_Recorded data:_
=====

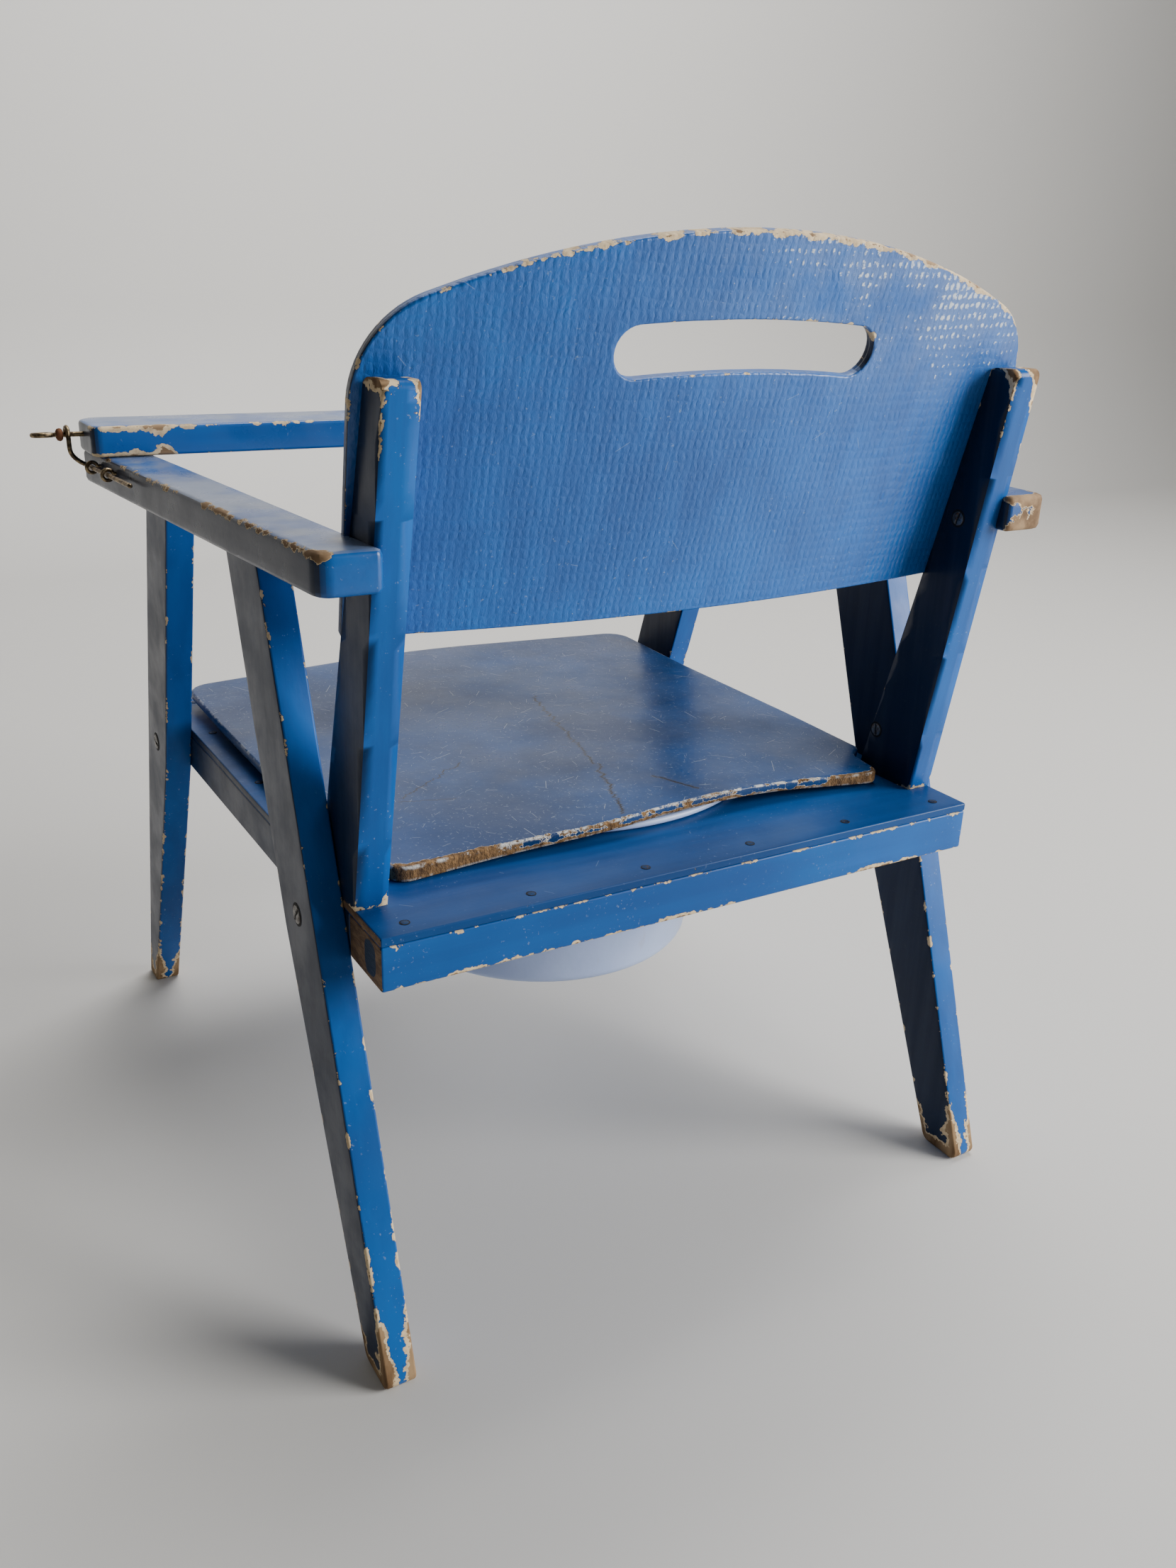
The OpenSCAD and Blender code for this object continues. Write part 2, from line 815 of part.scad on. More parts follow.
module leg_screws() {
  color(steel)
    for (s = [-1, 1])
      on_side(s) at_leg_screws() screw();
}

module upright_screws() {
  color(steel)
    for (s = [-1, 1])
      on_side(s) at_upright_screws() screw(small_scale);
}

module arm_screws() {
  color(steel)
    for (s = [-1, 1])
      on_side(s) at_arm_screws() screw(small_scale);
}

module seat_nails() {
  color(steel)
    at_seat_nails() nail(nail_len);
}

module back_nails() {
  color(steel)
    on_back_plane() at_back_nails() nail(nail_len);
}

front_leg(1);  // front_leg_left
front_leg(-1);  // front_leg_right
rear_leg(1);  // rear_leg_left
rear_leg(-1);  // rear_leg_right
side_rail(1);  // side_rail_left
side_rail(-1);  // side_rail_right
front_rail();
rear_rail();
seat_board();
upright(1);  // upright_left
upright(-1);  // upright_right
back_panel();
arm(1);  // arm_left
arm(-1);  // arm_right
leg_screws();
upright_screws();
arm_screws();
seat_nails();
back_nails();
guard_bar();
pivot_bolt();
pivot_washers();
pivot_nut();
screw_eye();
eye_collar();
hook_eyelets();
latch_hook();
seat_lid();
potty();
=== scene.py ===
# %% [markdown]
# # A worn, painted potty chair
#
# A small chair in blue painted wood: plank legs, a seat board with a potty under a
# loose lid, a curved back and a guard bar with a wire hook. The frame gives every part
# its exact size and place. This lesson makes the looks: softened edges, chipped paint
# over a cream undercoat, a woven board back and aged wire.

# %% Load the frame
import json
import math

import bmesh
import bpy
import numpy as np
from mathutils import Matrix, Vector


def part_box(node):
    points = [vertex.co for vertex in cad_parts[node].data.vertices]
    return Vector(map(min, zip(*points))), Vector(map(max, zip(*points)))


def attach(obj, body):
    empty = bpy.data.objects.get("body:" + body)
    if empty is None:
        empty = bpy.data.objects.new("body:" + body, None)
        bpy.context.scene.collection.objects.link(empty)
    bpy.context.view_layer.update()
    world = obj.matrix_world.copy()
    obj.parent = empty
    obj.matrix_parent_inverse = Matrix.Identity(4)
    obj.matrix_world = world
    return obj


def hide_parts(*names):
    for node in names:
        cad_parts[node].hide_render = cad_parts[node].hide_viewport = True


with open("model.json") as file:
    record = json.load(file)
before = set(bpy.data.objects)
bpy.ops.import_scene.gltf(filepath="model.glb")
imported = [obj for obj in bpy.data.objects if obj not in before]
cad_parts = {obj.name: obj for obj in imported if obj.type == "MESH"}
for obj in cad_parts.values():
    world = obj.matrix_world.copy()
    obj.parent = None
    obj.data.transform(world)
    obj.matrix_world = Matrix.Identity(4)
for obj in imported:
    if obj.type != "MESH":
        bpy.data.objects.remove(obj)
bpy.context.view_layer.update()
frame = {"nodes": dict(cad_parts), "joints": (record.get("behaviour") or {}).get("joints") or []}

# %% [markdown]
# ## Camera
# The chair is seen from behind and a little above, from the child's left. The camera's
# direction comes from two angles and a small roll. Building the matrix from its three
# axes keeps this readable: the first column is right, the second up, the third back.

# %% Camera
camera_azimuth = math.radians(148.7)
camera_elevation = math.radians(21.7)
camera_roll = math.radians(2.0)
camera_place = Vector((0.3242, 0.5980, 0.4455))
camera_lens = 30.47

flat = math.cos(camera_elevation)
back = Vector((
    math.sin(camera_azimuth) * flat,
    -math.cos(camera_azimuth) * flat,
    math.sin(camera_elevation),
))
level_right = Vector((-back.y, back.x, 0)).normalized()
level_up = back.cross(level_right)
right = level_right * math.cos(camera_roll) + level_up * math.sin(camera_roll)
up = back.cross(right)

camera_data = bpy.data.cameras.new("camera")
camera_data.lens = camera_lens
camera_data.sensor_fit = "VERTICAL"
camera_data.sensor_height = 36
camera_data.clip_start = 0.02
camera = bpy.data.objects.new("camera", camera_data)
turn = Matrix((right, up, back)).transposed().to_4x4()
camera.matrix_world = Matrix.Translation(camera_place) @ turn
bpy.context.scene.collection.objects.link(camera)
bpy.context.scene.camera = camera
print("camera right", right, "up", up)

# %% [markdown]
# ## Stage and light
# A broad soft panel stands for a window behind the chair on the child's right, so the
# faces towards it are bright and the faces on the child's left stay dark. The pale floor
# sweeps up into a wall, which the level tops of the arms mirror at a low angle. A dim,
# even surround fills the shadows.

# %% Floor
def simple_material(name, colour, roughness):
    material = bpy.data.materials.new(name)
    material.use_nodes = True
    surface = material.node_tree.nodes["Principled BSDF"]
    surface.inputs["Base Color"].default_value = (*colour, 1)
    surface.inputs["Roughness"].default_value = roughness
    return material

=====

_What you will do:_ Extract and reproduce exactly the lines opening with the line containing "upright_screws();" and closing with the line containing "for node in", inclusive.

_The output:_
upright_screws();
arm_screws();
seat_nails();
back_nails();
guard_bar();
pivot_bolt();
pivot_washers();
pivot_nut();
screw_eye();
eye_collar();
hook_eyelets();
latch_hook();
seat_lid();
potty();
=== scene.py ===
# %% [markdown]
# # A worn, painted potty chair
#
# A small chair in blue painted wood: plank legs, a seat board with a potty under a
# loose lid, a curved back and a guard bar with a wire hook. The frame gives every part
# its exact size and place. This lesson makes the looks: softened edges, chipped paint
# over a cream undercoat, a woven board back and aged wire.

# %% Load the frame
import json
import math

import bmesh
import bpy
import numpy as np
from mathutils import Matrix, Vector


def part_box(node):
    points = [vertex.co for vertex in cad_parts[node].data.vertices]
    return Vector(map(min, zip(*points))), Vector(map(max, zip(*points)))


def attach(obj, body):
    empty = bpy.data.objects.get("body:" + body)
    if empty is None:
        empty = bpy.data.objects.new("body:" + body, None)
        bpy.context.scene.collection.objects.link(empty)
    bpy.context.view_layer.update()
    world = obj.matrix_world.copy()
    obj.parent = empty
    obj.matrix_parent_inverse = Matrix.Identity(4)
    obj.matrix_world = world
    return obj


def hide_parts(*names):
    for node in names:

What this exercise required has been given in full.